La política cultural del ministerio es difundir las obras de arte en Francia y fuera de ella, de volver accesible a una vasta audiencia el patrimonio cultural y favorecer la creación del arte y el espíritu que enriquezcan. Para André Malraux no se trata de igualar bajando el nivel. Su línea política rechaza cualquier dispositivo pedagógico: para él, la acción cultural se basa en el choque artístico, sin necesidad de mediaciones. Al acentuar la acción cultural del Estado gaullista, la meta es debilitar la influencia dominante del Partido Comunista en los intelectuales.

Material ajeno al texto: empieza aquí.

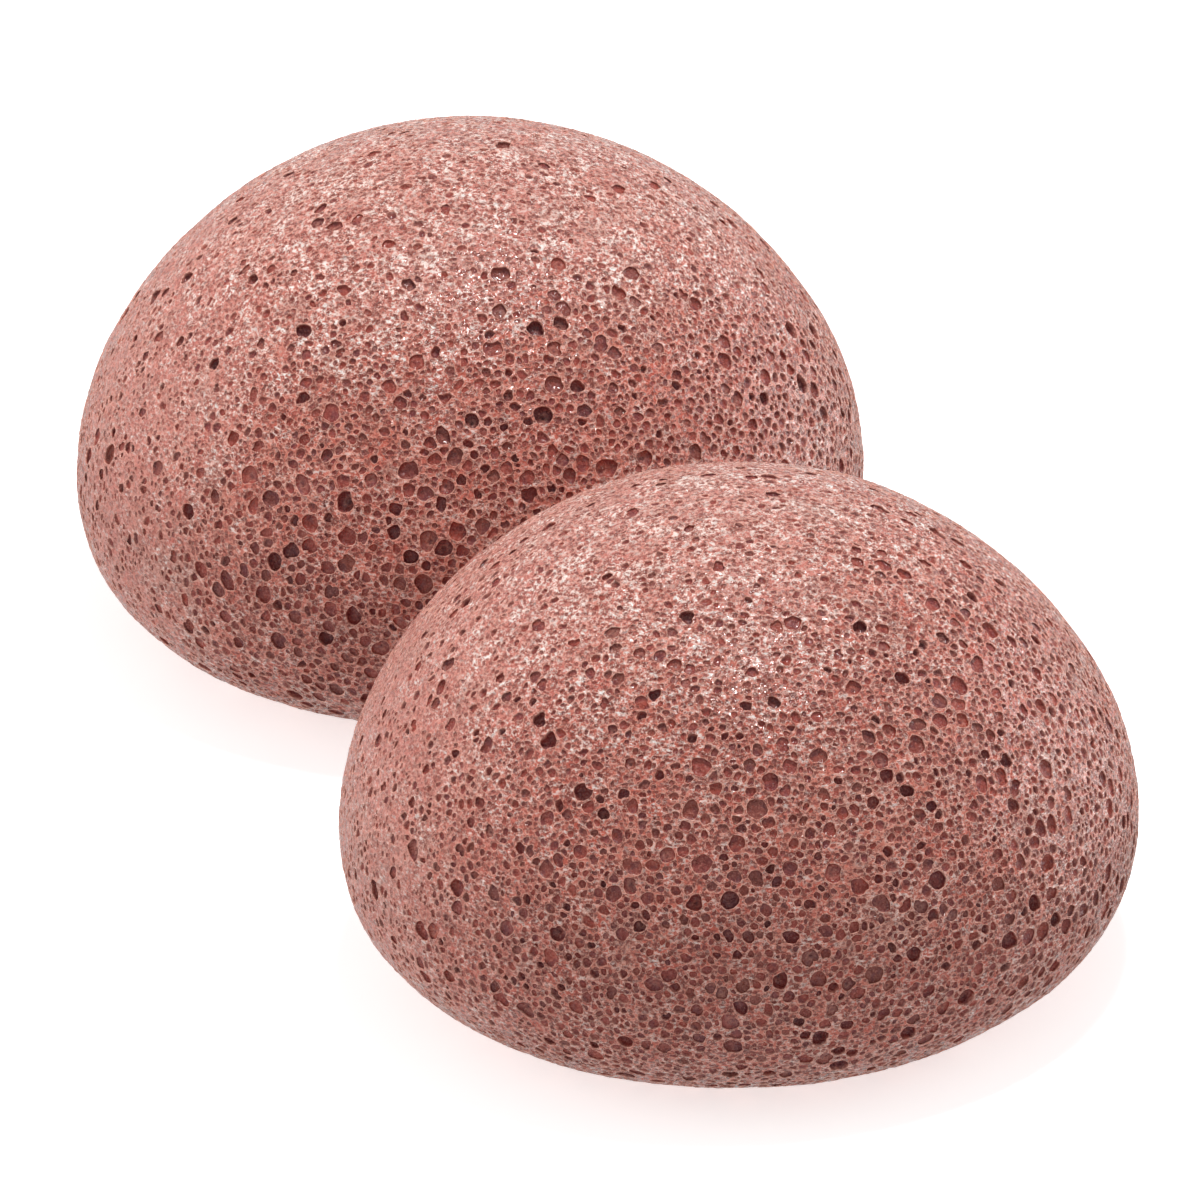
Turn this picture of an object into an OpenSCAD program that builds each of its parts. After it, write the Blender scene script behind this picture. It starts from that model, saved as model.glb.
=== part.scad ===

Así, desde entonces, el Ministerio de la Cultura, y posteriormente también de la Comunicación, encubre ciertos objetivos políticos. Con la llegada de los socialistas al poder y la nominación de Jack Lang como ministro de Cultura, se extienden las funciones de esta institución a través de actos festivos, como la Fiesta de la Música, muy pronto imitada en otros países, jornadas nacionales del patrimonio… De manera oficial, la política cultural del ministerio es fomentar la imaginación creativa de todos, dar libre paso a la inventiva popular: la música en la calle, los tags garabateados en los muros de la ciudad y otras manifestaciones callejeras, a las cuales se ayuda a encontrar espacios en recintos dependientes del ministerio. Se trata de ampliar el campo cultural y desaparecer las diferencias entre artes mayores y artes menores, en beneficio de aficionados. Dar acceso a la cultura a la mayoría, impulsando la expresión de talentos, dando igualdad de oportunidades a todos.

Pedagogía y aprendizaje, muy lejos de las metas preconizadas por Malraux. Una ambición cuyo mensaje político no escapa a un observador. Se promueven, en consecuencia, los talleres de creación a cargo de figuras más o menos reconocidas y a las cuales se compensa financieramente. La mediatización de la intelligentzia se amplifica con becas, premios. Ferias, exposiciones, para fortuna del público, se subvencionan con los 7 mil millones y pico de euros asignados al Ministerio de la Cultura, de los cuales más de 4 mil millones se destinan a los medios de comunicación.

En efecto, desde 1986, el ministerio se encarga también de la comunicación, es decir, de la política de gobierno en dirección de los medios –prensa, audiovisual y, ahora, Internet–. Se plantea, pues, una cuestión esencial: cómo separar el impulso a la cultura y la acción cultural como sistema de propaganda del poder. Las relaciones entre las autoridades públicas y los creadores han sido siempre, en épocas y países diferentes, una fuente infinita de querellas y malentendidos. Acaso durará esto mientras existan creadores y poderes.